Dying Out
All around you, day in and day out, you talk to people in your native tongue. Your family, your friends, your coworkers, even the bus driver or taxi driver or stranger in the coffee shop - chances are they all speak the same language as you or one that you've heard and can understand a few words in. What if this wasn't the case and you were one of a handful of people who could speak your language? Would this affect your everyday life? Would this affect your culture and background?

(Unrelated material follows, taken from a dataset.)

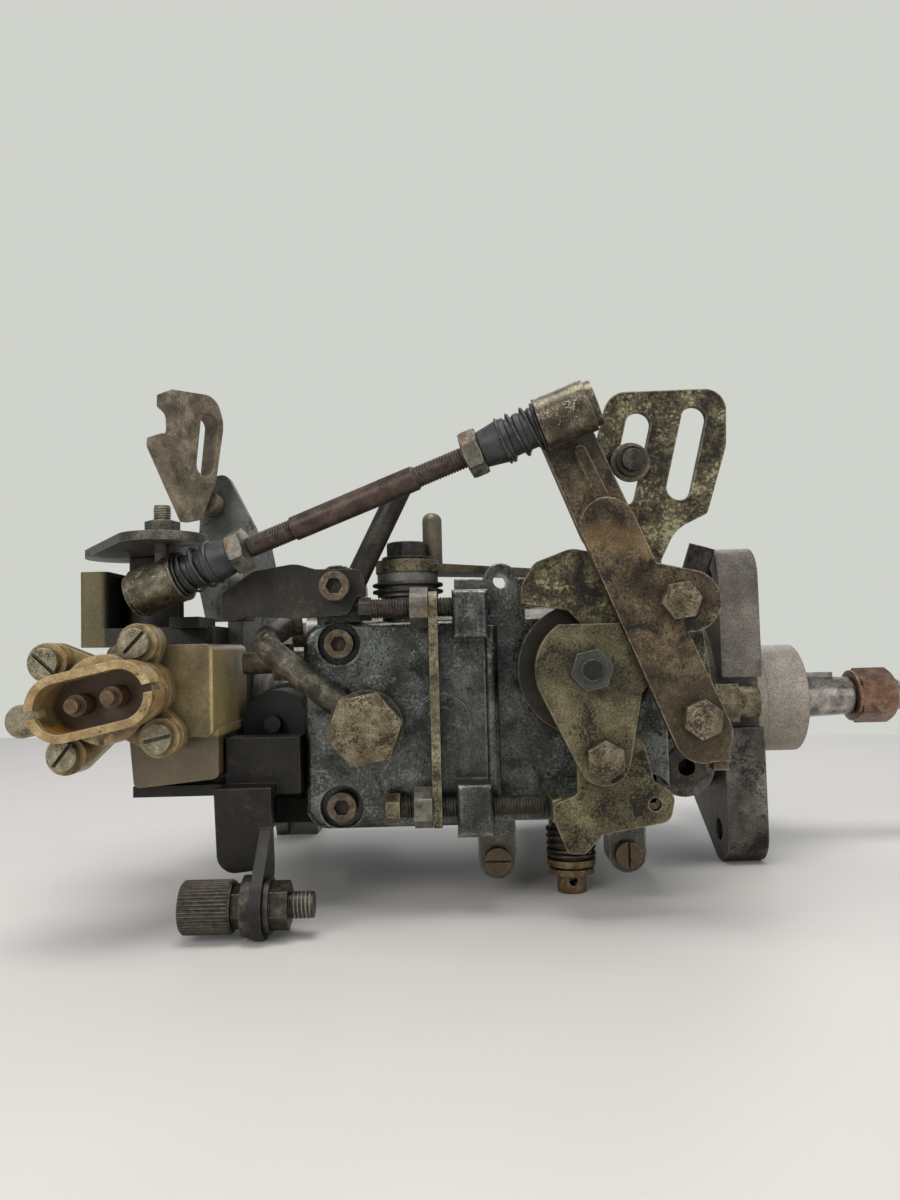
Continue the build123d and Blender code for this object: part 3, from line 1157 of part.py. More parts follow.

Well, in Doldol, Northern Kenya, there are ten people who are going through exactly this. Of the 4,000 people left in their tribe, the Yaaku tribe, these ten elders are the only ones who can fluently speak the Yaaku language and they like to incorporate English and Kiswahili with it. As their tribe slowly begins to be eclipsed by the Maasai, the Yaaku get closer and closer to losing their language, and also their culture. As Mannaseh Matunge, a Yaaku activist said, "If these elders die, then the language will die. Because they are the custodians of our cultures and our languages." He sees the loss of this language and these elders as a loss of part of their culture. Language holds so much more importance than what many consider it to hold; it is easy to see language as just a way to communicate day in and day out, but it is used for so much more than that. For example, it is used to pass down stories, myths, and tales from generation to generation. In addition, so many words are untranslatable to other languages, such as one of my favorite words, "fernweh", which is German and means to be homesick for a place you have never been to (for more fun words, check here -- https://www.buzzfeed.com/alanwhite/23-charming-illustrations-of-untranslatable-words-from-other?utm_term=.xh5E1bVy2#.cmQ7K13bD). The livelihood of a group of people can be so easily lost when a language dies out and it is unfortunate that languages, such as the Yaaku language, die out so much more often than many people care to notice. Matunge said in the video a very depressing yet very true thing about this loss: "There are no mechanisms put to save the language." It can take years to learn a language fluently and so much will be lost when these elders, their language, and their culture die out.
References
Hassan Lali. 2016. "Efforts to save Kenya's dying Yaaku language". BBC News.